THE EXERCISE: Reproduce only the lines of the material below that start at the line containing "if shape.isValid() else" and stop at the line containing "SIGHT_END = 20". Keep both end lines.

= = =

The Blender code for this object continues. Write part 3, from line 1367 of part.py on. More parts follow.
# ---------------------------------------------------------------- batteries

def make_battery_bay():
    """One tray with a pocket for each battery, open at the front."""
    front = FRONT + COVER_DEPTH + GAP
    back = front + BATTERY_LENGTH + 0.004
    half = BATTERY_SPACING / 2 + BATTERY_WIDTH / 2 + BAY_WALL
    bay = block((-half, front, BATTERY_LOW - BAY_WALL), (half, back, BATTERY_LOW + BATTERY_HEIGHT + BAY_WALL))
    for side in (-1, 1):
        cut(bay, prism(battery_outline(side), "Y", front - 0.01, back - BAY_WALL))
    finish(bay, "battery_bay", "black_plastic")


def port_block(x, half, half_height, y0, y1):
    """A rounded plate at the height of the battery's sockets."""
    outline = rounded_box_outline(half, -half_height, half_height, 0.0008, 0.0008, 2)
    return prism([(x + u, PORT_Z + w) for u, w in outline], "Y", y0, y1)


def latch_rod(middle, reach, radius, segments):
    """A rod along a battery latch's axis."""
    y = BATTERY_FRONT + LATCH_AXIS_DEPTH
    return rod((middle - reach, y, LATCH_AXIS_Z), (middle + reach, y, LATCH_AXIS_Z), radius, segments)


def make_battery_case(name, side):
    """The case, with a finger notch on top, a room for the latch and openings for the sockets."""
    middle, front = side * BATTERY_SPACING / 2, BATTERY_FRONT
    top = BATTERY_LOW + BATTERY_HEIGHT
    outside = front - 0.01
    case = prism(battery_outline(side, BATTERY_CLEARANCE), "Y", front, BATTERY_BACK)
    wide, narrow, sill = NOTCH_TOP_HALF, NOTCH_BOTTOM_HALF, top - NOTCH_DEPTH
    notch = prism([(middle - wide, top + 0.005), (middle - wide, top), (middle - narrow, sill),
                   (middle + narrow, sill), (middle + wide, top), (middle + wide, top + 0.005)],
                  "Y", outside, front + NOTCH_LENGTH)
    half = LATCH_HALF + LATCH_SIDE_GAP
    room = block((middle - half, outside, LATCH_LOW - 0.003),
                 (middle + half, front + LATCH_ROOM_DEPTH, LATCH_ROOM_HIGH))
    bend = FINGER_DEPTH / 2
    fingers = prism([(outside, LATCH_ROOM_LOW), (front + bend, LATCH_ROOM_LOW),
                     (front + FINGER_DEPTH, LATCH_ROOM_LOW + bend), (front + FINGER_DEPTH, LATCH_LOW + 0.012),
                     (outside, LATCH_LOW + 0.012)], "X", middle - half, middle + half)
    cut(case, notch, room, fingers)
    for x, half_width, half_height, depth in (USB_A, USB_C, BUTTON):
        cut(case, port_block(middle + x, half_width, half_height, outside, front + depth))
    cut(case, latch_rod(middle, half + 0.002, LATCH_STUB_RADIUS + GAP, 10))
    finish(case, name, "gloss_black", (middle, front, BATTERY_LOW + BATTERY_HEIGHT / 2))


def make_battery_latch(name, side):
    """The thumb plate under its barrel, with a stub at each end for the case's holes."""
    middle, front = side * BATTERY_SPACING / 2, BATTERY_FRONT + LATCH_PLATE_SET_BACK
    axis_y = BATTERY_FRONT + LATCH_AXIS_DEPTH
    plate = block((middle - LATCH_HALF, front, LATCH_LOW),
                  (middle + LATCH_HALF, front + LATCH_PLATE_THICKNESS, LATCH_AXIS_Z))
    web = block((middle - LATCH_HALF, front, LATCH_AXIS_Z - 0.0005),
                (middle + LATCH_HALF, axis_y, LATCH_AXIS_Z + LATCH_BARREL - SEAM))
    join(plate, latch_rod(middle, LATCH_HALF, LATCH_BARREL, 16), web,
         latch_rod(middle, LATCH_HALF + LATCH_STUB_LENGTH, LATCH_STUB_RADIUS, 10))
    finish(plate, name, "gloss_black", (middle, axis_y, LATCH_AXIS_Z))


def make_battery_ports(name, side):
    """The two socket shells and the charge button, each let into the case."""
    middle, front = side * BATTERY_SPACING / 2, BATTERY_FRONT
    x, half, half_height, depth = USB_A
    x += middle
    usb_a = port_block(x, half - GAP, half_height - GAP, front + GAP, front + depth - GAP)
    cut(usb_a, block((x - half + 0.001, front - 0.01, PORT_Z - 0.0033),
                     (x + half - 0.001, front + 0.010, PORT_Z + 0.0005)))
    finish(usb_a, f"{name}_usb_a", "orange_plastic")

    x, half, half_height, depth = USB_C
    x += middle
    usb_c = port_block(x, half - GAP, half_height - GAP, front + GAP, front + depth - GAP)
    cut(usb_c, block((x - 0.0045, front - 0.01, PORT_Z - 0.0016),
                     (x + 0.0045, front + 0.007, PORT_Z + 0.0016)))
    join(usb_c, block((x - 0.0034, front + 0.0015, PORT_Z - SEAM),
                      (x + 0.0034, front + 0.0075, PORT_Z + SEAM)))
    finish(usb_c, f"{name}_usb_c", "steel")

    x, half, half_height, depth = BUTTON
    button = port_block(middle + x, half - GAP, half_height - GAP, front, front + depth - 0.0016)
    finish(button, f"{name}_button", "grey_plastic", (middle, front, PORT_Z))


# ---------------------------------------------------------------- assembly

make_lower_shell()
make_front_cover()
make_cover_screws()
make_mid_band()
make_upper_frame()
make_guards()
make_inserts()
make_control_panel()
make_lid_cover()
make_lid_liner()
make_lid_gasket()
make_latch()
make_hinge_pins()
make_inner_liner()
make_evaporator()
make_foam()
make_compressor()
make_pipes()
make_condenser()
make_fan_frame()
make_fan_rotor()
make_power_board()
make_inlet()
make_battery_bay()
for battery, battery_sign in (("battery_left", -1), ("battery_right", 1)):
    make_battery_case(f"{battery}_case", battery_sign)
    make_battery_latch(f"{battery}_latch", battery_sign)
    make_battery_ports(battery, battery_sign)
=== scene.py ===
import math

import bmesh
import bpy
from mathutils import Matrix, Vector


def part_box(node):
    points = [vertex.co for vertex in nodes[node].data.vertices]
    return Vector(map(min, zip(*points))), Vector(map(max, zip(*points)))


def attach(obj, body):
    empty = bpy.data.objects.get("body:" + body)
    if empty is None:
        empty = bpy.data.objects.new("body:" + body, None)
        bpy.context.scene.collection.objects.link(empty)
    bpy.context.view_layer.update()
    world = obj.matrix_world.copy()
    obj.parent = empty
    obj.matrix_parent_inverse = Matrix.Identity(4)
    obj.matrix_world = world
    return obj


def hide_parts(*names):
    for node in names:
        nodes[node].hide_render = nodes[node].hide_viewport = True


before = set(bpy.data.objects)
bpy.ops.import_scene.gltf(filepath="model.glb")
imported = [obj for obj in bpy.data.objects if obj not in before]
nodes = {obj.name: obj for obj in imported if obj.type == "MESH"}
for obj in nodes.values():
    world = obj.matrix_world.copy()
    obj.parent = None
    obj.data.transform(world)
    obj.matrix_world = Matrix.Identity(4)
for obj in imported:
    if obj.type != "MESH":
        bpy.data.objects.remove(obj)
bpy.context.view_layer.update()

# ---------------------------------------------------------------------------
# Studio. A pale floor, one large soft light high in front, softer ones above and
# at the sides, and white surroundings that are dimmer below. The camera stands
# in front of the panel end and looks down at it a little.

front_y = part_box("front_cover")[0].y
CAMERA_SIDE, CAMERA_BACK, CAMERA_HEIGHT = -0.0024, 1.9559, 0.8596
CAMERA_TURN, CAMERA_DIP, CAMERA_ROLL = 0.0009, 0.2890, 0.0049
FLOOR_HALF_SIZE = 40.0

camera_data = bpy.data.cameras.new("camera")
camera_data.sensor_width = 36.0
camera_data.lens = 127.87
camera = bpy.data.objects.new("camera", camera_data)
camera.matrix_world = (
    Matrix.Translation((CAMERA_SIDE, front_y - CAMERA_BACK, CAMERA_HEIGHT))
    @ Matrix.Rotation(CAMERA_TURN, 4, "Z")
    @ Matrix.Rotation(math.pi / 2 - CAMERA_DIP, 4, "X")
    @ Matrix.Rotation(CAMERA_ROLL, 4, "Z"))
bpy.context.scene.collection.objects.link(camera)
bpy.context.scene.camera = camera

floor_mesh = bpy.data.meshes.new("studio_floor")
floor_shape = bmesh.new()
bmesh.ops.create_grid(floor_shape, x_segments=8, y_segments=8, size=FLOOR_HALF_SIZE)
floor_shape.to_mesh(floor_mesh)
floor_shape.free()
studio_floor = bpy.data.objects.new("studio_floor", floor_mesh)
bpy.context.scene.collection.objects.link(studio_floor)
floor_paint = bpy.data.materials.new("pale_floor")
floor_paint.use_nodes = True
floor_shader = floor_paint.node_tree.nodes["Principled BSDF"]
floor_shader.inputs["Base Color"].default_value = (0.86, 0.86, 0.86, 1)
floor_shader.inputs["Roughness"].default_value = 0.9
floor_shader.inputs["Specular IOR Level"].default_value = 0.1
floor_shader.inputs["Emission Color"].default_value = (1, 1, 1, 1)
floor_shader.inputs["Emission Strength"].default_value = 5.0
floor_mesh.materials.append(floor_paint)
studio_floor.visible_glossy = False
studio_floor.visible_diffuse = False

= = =

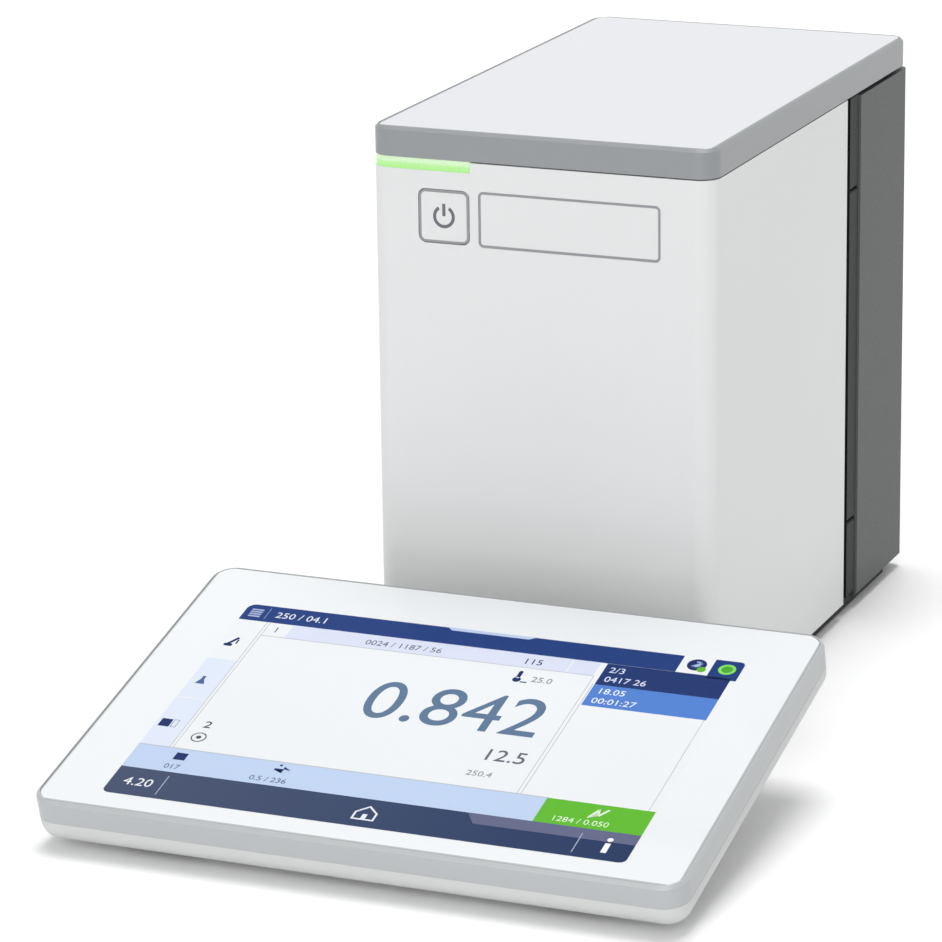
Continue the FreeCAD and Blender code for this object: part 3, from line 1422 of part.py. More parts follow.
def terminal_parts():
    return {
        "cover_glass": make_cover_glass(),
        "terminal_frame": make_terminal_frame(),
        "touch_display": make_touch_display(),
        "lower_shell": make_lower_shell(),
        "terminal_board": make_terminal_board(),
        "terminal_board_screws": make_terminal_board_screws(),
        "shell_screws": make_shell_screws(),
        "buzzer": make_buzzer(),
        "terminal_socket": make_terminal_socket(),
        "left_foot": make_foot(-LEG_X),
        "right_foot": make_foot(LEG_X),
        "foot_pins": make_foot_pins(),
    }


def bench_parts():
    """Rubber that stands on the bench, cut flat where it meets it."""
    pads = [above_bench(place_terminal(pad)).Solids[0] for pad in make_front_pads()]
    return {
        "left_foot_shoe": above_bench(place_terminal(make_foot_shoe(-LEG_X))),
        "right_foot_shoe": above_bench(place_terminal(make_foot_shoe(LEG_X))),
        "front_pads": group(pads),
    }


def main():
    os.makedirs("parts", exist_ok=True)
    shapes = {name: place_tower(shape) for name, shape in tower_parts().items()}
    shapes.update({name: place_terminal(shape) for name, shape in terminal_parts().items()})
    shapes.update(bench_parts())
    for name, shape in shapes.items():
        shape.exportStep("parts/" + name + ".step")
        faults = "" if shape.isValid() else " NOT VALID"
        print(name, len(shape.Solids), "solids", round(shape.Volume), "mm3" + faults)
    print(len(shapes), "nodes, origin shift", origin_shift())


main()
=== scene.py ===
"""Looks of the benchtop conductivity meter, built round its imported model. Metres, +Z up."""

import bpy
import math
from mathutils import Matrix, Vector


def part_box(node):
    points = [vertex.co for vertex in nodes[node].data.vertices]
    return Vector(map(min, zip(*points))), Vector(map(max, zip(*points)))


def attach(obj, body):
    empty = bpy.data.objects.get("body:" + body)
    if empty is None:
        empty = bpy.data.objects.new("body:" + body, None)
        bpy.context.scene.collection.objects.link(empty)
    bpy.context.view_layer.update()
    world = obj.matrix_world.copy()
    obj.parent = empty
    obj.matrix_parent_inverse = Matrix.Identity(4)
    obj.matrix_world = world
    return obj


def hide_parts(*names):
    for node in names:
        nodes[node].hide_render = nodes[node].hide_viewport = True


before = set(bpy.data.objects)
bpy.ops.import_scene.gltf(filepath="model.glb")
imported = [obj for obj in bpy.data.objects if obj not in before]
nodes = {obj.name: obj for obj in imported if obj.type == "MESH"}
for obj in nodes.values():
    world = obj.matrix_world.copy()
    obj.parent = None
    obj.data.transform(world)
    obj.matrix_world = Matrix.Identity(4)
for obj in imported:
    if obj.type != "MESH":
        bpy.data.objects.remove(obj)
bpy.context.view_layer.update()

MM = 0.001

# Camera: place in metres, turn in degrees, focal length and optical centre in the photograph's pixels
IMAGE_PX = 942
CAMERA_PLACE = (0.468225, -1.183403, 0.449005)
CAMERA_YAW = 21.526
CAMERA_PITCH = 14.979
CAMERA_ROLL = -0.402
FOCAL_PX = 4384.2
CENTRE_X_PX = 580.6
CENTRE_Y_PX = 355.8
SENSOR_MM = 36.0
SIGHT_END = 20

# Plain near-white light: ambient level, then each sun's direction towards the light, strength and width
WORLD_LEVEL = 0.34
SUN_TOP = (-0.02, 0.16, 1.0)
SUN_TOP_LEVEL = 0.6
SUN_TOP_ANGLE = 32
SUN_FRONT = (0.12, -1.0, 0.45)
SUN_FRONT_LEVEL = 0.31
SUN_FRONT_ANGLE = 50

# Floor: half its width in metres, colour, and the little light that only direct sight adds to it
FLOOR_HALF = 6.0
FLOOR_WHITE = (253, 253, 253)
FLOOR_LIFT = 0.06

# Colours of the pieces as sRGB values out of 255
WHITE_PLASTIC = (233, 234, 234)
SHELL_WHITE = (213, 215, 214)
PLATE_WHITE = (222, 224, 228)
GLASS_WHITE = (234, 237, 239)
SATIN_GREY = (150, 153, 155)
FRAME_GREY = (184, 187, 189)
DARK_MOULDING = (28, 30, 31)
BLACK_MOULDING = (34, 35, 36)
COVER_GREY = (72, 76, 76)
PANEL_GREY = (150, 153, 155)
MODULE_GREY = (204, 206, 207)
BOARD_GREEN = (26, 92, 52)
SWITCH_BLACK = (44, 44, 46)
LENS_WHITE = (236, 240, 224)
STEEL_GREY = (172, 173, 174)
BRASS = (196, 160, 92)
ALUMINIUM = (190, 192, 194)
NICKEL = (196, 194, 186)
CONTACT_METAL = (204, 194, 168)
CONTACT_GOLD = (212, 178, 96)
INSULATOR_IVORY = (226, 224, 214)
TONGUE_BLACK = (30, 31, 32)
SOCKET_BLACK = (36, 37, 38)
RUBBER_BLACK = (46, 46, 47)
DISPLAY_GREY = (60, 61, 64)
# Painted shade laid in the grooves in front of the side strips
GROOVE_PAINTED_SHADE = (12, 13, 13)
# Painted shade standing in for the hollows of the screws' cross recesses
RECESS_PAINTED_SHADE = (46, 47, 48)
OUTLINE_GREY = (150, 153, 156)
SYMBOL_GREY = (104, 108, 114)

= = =

EXERCISE SOLUTION:
        faults = "" if shape.isValid() else " NOT VALID"
        print(name, len(shape.Solids), "solids", round(shape.Volume), "mm3" + faults)
    print(len(shapes), "nodes, origin shift", origin_shift())


main()
=== scene.py ===
"""Looks of the benchtop conductivity meter, built round its imported model. Metres, +Z up."""

import bpy
import math
from mathutils import Matrix, Vector


def part_box(node):
    points = [vertex.co for vertex in nodes[node].data.vertices]
    return Vector(map(min, zip(*points))), Vector(map(max, zip(*points)))


def attach(obj, body):
    empty = bpy.data.objects.get("body:" + body)
    if empty is None:
        empty = bpy.data.objects.new("body:" + body, None)
        bpy.context.scene.collection.objects.link(empty)
    bpy.context.view_layer.update()
    world = obj.matrix_world.copy()
    obj.parent = empty
    obj.matrix_parent_inverse = Matrix.Identity(4)
    obj.matrix_world = world
    return obj


def hide_parts(*names):
    for node in names:
        nodes[node].hide_render = nodes[node].hide_viewport = True


before = set(bpy.data.objects)
bpy.ops.import_scene.gltf(filepath="model.glb")
imported = [obj for obj in bpy.data.objects if obj not in before]
nodes = {obj.name: obj for obj in imported if obj.type == "MESH"}
for obj in nodes.values():
    world = obj.matrix_world.copy()
    obj.parent = None
    obj.data.transform(world)
    obj.matrix_world = Matrix.Identity(4)
for obj in imported:
    if obj.type != "MESH":
        bpy.data.objects.remove(obj)
bpy.context.view_layer.update()

MM = 0.001

# Camera: place in metres, turn in degrees, focal length and optical centre in the photograph's pixels
IMAGE_PX = 942
CAMERA_PLACE = (0.468225, -1.183403, 0.449005)
CAMERA_YAW = 21.526
CAMERA_PITCH = 14.979
CAMERA_ROLL = -0.402
FOCAL_PX = 4384.2
CENTRE_X_PX = 580.6
CENTRE_Y_PX = 355.8
SENSOR_MM = 36.0
SIGHT_END = 20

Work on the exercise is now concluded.